The data below needs to be returned exactly, line for line.
────────────────────
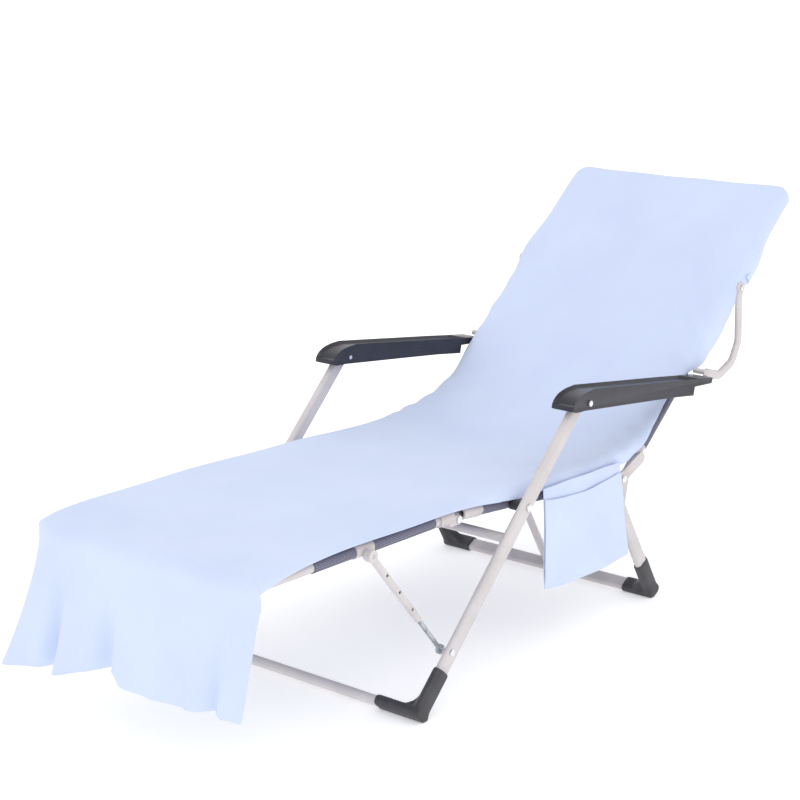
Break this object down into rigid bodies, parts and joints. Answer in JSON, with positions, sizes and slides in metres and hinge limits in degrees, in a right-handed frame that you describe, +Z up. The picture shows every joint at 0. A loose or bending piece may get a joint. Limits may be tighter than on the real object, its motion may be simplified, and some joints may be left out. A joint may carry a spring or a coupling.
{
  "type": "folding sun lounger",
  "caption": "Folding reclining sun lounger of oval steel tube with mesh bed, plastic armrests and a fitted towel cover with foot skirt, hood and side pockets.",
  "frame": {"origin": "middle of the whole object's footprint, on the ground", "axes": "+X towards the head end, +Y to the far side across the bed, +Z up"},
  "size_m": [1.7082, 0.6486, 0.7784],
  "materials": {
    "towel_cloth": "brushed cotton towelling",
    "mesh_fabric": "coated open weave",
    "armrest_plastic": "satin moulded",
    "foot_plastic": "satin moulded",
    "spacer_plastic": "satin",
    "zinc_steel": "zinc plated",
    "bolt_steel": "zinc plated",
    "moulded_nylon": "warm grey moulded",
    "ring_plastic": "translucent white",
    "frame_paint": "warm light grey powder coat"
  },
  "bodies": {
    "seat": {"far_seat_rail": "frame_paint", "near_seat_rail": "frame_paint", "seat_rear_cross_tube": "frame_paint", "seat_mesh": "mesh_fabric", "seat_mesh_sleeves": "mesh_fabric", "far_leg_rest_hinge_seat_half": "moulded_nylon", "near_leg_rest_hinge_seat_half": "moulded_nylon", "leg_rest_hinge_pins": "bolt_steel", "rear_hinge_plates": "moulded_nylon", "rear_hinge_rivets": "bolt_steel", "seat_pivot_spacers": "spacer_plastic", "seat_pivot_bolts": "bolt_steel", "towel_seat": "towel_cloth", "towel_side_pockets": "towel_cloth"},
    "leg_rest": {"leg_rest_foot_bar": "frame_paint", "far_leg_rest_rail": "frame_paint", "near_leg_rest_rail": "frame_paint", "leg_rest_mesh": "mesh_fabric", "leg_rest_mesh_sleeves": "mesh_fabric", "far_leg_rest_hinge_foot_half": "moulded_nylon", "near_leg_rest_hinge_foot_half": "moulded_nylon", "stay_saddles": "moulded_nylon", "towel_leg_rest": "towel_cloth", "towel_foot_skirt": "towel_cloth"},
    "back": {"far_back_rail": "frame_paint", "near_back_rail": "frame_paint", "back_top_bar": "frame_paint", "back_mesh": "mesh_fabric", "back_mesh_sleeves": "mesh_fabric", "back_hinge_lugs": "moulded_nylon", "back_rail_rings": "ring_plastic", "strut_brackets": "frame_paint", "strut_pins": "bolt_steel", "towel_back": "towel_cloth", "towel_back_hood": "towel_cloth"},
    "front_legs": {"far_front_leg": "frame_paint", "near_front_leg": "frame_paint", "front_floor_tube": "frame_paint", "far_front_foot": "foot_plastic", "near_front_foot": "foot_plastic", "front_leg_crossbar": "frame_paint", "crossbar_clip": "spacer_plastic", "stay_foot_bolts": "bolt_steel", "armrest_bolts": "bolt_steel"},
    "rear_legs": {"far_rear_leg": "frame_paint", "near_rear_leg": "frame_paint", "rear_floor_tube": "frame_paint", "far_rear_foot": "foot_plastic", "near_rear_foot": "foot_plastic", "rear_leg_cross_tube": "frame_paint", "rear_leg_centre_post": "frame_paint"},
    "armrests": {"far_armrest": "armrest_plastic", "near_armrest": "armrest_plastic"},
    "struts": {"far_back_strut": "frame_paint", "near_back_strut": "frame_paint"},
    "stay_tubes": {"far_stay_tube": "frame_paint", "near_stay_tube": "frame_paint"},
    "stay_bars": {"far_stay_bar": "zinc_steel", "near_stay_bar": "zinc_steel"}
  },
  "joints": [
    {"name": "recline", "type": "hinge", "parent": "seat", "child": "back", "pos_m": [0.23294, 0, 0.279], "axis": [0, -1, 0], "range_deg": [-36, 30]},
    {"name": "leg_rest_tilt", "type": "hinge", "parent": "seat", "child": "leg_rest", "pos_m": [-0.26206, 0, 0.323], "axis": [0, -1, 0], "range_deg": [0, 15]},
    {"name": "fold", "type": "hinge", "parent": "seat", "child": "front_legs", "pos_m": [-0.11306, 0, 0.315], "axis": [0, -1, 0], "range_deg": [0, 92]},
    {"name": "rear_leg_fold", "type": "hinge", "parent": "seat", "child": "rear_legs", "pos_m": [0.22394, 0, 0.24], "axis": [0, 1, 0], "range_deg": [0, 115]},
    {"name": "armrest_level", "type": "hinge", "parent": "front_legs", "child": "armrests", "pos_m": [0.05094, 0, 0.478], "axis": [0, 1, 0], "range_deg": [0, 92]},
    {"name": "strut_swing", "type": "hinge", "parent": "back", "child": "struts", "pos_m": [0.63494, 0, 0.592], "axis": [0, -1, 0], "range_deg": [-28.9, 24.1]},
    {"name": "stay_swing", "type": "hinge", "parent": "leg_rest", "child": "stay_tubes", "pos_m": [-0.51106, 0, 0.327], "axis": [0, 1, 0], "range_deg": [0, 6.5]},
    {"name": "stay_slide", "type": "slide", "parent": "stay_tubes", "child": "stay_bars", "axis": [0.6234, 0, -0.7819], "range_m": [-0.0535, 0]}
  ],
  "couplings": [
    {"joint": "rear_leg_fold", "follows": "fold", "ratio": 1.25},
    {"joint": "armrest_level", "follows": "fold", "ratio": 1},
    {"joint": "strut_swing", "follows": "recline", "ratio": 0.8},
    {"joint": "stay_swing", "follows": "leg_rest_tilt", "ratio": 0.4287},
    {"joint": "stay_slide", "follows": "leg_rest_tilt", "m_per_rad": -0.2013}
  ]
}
────────────────────
Result for this exercise:
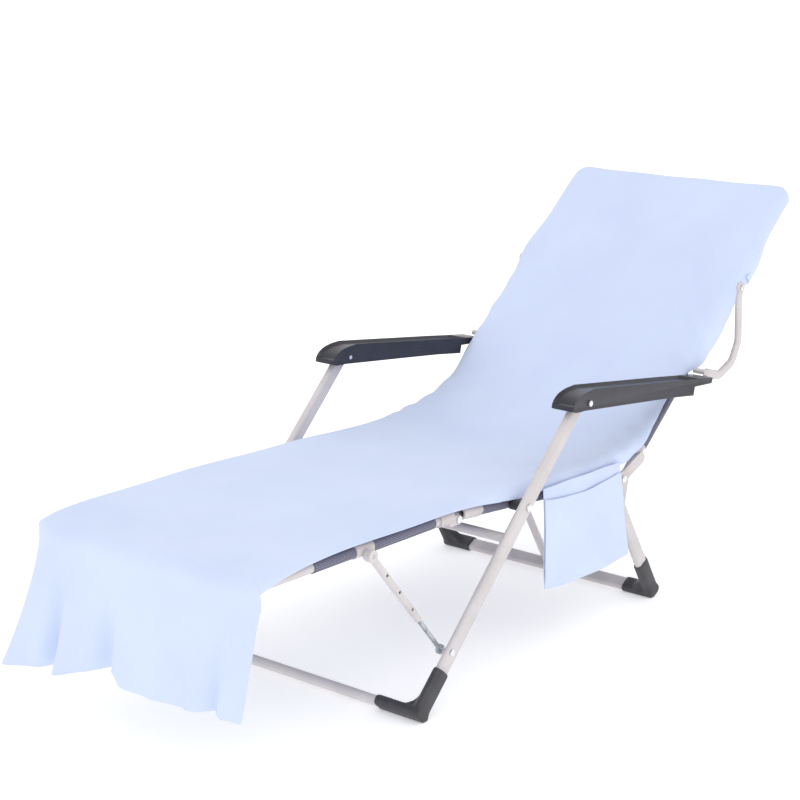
Break this object down into rigid bodies, parts and joints. Answer in JSON, with positions, sizes and slides in metres and hinge limits in degrees, in a right-handed frame that you describe, +Z up. The picture shows every joint at 0. A loose or bending piece may get a joint. Limits may be tighter than on the real object, its motion may be simplified, and some joints may be left out. A joint may carry a spring or a coupling.
{
  "type": "folding sun lounger",
  "caption": "Folding reclining sun lounger of oval steel tube with mesh bed, plastic armrests and a fitted towel cover with foot skirt, hood and side pockets.",
  "frame": {"origin": "middle of the whole object's footprint, on the ground", "axes": "+X towards the head end, +Y to the far side across the bed, +Z up"},
  "size_m": [1.7082, 0.6486, 0.7784],
  "materials": {
    "towel_cloth": "brushed cotton towelling",
    "mesh_fabric": "coated open weave",
    "armrest_plastic": "satin moulded",
    "foot_plastic": "satin moulded",
    "spacer_plastic": "satin",
    "zinc_steel": "zinc plated",
    "bolt_steel": "zinc plated",
    "moulded_nylon": "warm grey moulded",
    "ring_plastic": "translucent white",
    "frame_paint": "warm light grey powder coat"
  },
  "bodies": {
    "seat": {"far_seat_rail": "frame_paint", "near_seat_rail": "frame_paint", "seat_rear_cross_tube": "frame_paint", "seat_mesh": "mesh_fabric", "seat_mesh_sleeves": "mesh_fabric", "far_leg_rest_hinge_seat_half": "moulded_nylon", "near_leg_rest_hinge_seat_half": "moulded_nylon", "leg_rest_hinge_pins": "bolt_steel", "rear_hinge_plates": "moulded_nylon", "rear_hinge_rivets": "bolt_steel", "seat_pivot_spacers": "spacer_plastic", "seat_pivot_bolts": "bolt_steel", "towel_seat": "towel_cloth", "towel_side_pockets": "towel_cloth"},
    "leg_rest": {"leg_rest_foot_bar": "frame_paint", "far_leg_rest_rail": "frame_paint", "near_leg_rest_rail": "frame_paint", "leg_rest_mesh": "mesh_fabric", "leg_rest_mesh_sleeves": "mesh_fabric", "far_leg_rest_hinge_foot_half": "moulded_nylon", "near_leg_rest_hinge_foot_half": "moulded_nylon", "stay_saddles": "moulded_nylon", "towel_leg_rest": "towel_cloth", "towel_foot_skirt": "towel_cloth"},
    "back": {"far_back_rail": "frame_paint", "near_back_rail": "frame_paint", "back_top_bar": "frame_paint", "back_mesh": "mesh_fabric", "back_mesh_sleeves": "mesh_fabric", "back_hinge_lugs": "moulded_nylon", "back_rail_rings": "ring_plastic", "strut_brackets": "frame_paint", "strut_pins": "bolt_steel", "towel_back": "towel_cloth", "towel_back_hood": "towel_cloth"},
    "front_legs": {"far_front_leg": "frame_paint", "near_front_leg": "frame_paint", "front_floor_tube": "frame_paint", "far_front_foot": "foot_plastic", "near_front_foot": "foot_plastic", "front_leg_crossbar": "frame_paint", "crossbar_clip": "spacer_plastic", "stay_foot_bolts": "bolt_steel", "armrest_bolts": "bolt_steel"},
    "rear_legs": {"far_rear_leg": "frame_paint", "near_rear_leg": "frame_paint", "rear_floor_tube": "frame_paint", "far_rear_foot": "foot_plastic", "near_rear_foot": "foot_plastic", "rear_leg_cross_tube": "frame_paint", "rear_leg_centre_post": "frame_paint"},
    "armrests": {"far_armrest": "armrest_plastic", "near_armrest": "armrest_plastic"},
    "struts": {"far_back_strut": "frame_paint", "near_back_strut": "frame_paint"},
    "stay_tubes": {"far_stay_tube": "frame_paint", "near_stay_tube": "frame_paint"},
    "stay_bars": {"far_stay_bar": "zinc_steel", "near_stay_bar": "zinc_steel"}
  },
  "joints": [
    {"name": "recline", "type": "hinge", "parent": "seat", "child": "back", "pos_m": [0.23294, 0, 0.279], "axis": [0, -1, 0], "range_deg": [-36, 30]},
    {"name": "leg_rest_tilt", "type": "hinge", "parent": "seat", "child": "leg_rest", "pos_m": [-0.26206, 0, 0.323], "axis": [0, -1, 0], "range_deg": [0, 15]},
    {"name": "fold", "type": "hinge", "parent": "seat", "child": "front_legs", "pos_m": [-0.11306, 0, 0.315], "axis": [0, -1, 0], "range_deg": [0, 92]},
    {"name": "rear_leg_fold", "type": "hinge", "parent": "seat", "child": "rear_legs", "pos_m": [0.22394, 0, 0.24], "axis": [0, 1, 0], "range_deg": [0, 115]},
    {"name": "armrest_level", "type": "hinge", "parent": "front_legs", "child": "armrests", "pos_m": [0.05094, 0, 0.478], "axis": [0, 1, 0], "range_deg": [0, 92]},
    {"name": "strut_swing", "type": "hinge", "parent": "back", "child": "struts", "pos_m": [0.63494, 0, 0.592], "axis": [0, -1, 0], "range_deg": [-28.9, 24.1]},
    {"name": "stay_swing", "type": "hinge", "parent": "leg_rest", "child": "stay_tubes", "pos_m": [-0.51106, 0, 0.327], "axis": [0, 1, 0], "range_deg": [0, 6.5]},
    {"name": "stay_slide", "type": "slide", "parent": "stay_tubes", "child": "stay_bars", "axis": [0.6234, 0, -0.7819], "range_m": [-0.0535, 0]}
  ],
  "couplings": [
    {"joint": "rear_leg_fold", "follows": "fold", "ratio": 1.25},
    {"joint": "armrest_level", "follows": "fold", "ratio": 1},
    {"joint": "strut_swing", "follows": "recline", "ratio": 0.8},
    {"joint": "stay_swing", "follows": "leg_rest_tilt", "ratio": 0.4287},
    {"joint": "stay_slide", "follows": "leg_rest_tilt", "m_per_rad": -0.2013}
  ]
}